Please output the data below exactly as given, starting at its first line and stopping after the line that contains "GAP = 0.3 *".

_DATA SUPPLIED_
---
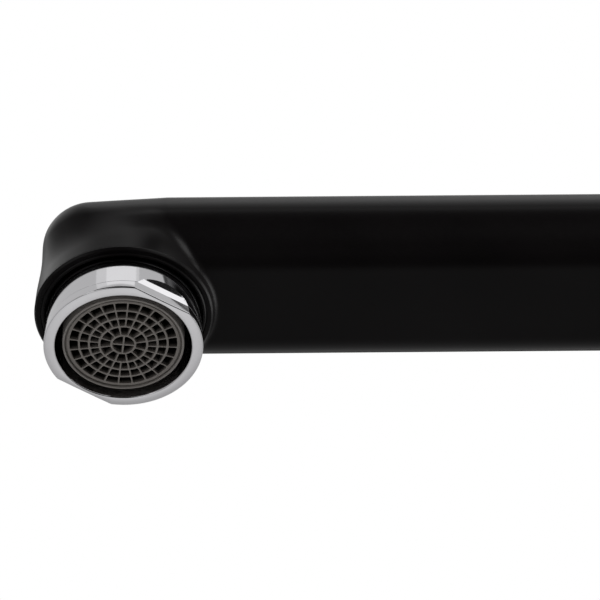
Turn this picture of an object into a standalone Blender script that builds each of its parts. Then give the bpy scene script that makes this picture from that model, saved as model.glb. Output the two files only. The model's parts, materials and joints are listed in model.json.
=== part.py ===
"""Single-lever kitchen faucet: flat swivel spout with a screwed-in aerator, on an upright round body.

Metres, +Z up. The origin is the middle of the body's foot, on the worktop, and the spout points to -Y.
"""
import math

import bmesh
import bpy
from mathutils import Matrix, Vector

MM = 0.001
GAP = 0.3 * MM                     # left between pieces that touch

# Driving dimensions
REACH = 210 * MM                   # swivel axis to outlet axis
SPOUT_Z = 160 * MM                 # middle of the arm above the worktop
BODY_R = 25 * MM
NECK_R = 20.5 * MM                 # the part of the body that the spout turns on
ARM_WIDTH = 28.6 * MM
ARM_THICK = 15 * MM
ARM_EDGE = 7.3 * MM                # rounding of the arm's long edges
NOSE_END = 13.07 * MM              # the arm's end, beyond the outlet axis
NOSE_START = 7.75 * MM             # its sides run straight up to here, before that axis
NOSE_HALF = 13.1 * MM              # half its width where the corners start
NOSE_CORNER = 8 * MM               # radius of those corners, seen from above
RIM_R = 14.63 * MM                 # nozzle rim
RIM_DROP = 9.4 * MM                # middle of the arm down to the rim
COLLAR_R = 13 * MM                 # aerator collar, the usual 26 mm for an M24 thread
COLLAR_DROP = 8.0 * MM             # rim down to the collar's face
THREAD_R = 11.75 * MM
GRID_RINGS = [1.95 * MM, 3.9 * MM, 5.6 * MM, 7.22 * MM, 8.9 * MM]
WORKTOP = 30 * MM                  # thickness that the clamp is drawn for
PIN_Z = 207.5 * MM                 # height of the axis that the lever tilts about
COVER_R = 23.4 * MM                # inside of the dome cover
HUB_R = 22.6 * MM                  # lever's hub
STEM = 7 * MM                      # width of the square stem
BALL_DROP = 9.5 * MM               # tilt axis down to the ball that moves the disc
SWIVEL = 70                        # degrees each way
LIFT = 25                          # degrees that the lever tilts

# Heights and places worked out from them
RIM_Z = SPOUT_Z - RIM_DROP
FACE_Z = RIM_Z - COLLAR_DROP
RING_LOW = SPOUT_Z - 13.8 * MM
RING_TOP = SPOUT_Z + 13.8 * MM
SHOULDER_Z = RING_LOW - 1.5 * MM
COVER_Z = RING_TOP + 1.5 * MM
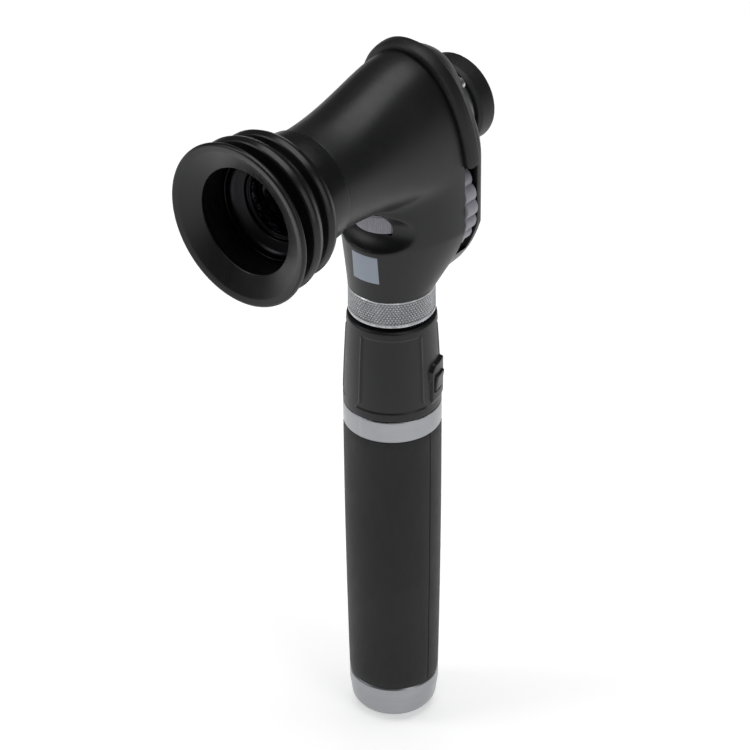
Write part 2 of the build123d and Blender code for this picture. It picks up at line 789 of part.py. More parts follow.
def make_focus_drive():
    wheel = rod_y(wheel_radius, wheel_front, wheel_rear, 0, wheel_z)
    for lobe in range(lobes):
        angle = 2 * pi * (lobe + 0.5) / lobes
        reach = wheel_radius + lobe_cut_radius - lobe_depth
        x, z = reach * cos(angle), wheel_z + reach * sin(angle)
        wheel -= rod_y(lobe_cut_radius, wheel_front, wheel_rear, x, z)
    well = rod_y(wheel_radius - wheel_rim, wheel_rear - wheel_hollow, wheel_rear, 0, wheel_z)
    wheel -= well - rod_y(wheel_hub, wheel_front, wheel_rear, 0, wheel_z)
    wheel -= rod_y(axle_radius + running, wheel_front, wheel_rear, 0, wheel_z)
    save(wheel, "focus_wheel")
    line_angle = degrees(atan((screw_z - wheel_z) / screw_x))
    save(gear_solid(gear_teeth, line_angle, 0, wheel_z, axle_radius + running), "focus_gear")
    pinion_turn = line_angle + 180 + 180 / pinion_teeth
    save(gear_solid(pinion_teeth, pinion_turn, screw_x, screw_z, screw_radius), "focus_pinion")
    save(rod_y(screw_radius, bulkhead_front, gear_front + gear_thickness, screw_x, screw_z), "focus_screw")
    axle = rod_y(axle_radius, plate_front, wheel_rear + axle_proud, 0, wheel_z)
    save(axle, "focus_axle")


def make_carriage():
    rear = carriage_front + carriage_thickness
    cell_radius = focus_lens_radius + cell_wall
    nut_radius = screw_radius + nut_wall
    eyes = [(Pos(side * screw_x, screw_z) * Circle(nut_radius)) for side in (-1, 1)]
    outline = make_hull((Sketch() + [Pos(0, axis_z) * Circle(cell_radius)] + eyes).edges())
    body = extrude(cross_plane(carriage_front) * outline, amount=-carriage_thickness)
    body -= rod_y(focus_lens_radius, carriage_front, rear)
    for side in (-1, 1):
        body -= rod_y(screw_radius + running, carriage_front, rear, side * screw_x, screw_z)
    save(body, "focus_carriage")
    lens = rod_y(focus_lens_radius, carriage_front + focus_lens_inset, rear - focus_lens_inset)
    save(fillet(lens.edges().filter_by(GeomType.CIRCLE), focus_lens_round), "focus_lens")


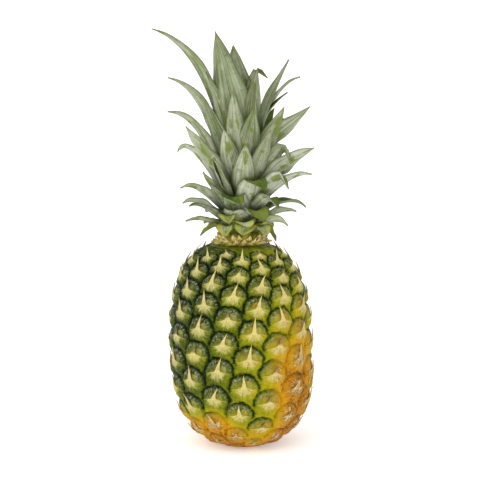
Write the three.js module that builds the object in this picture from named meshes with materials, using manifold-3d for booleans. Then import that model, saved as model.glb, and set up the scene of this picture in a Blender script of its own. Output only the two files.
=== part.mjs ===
---
_RESULT OF THE EXERCISE_
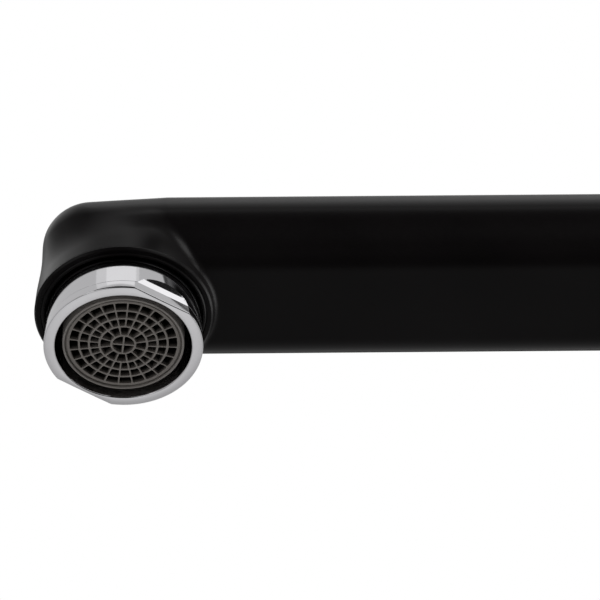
Turn this picture of an object into a standalone Blender script that builds each of its parts. Then give the bpy scene script that makes this picture from that model, saved as model.glb. Output the two files only. The model's parts, materials and joints are listed in model.json.
=== part.py ===
"""Single-lever kitchen faucet: flat swivel spout with a screwed-in aerator, on an upright round body.

Metres, +Z up. The origin is the middle of the body's foot, on the worktop, and the spout points to -Y.
"""
import math

import bmesh
import bpy
from mathutils import Matrix, Vector

MM = 0.001
GAP = 0.3 * MM                     # left between pieces that touch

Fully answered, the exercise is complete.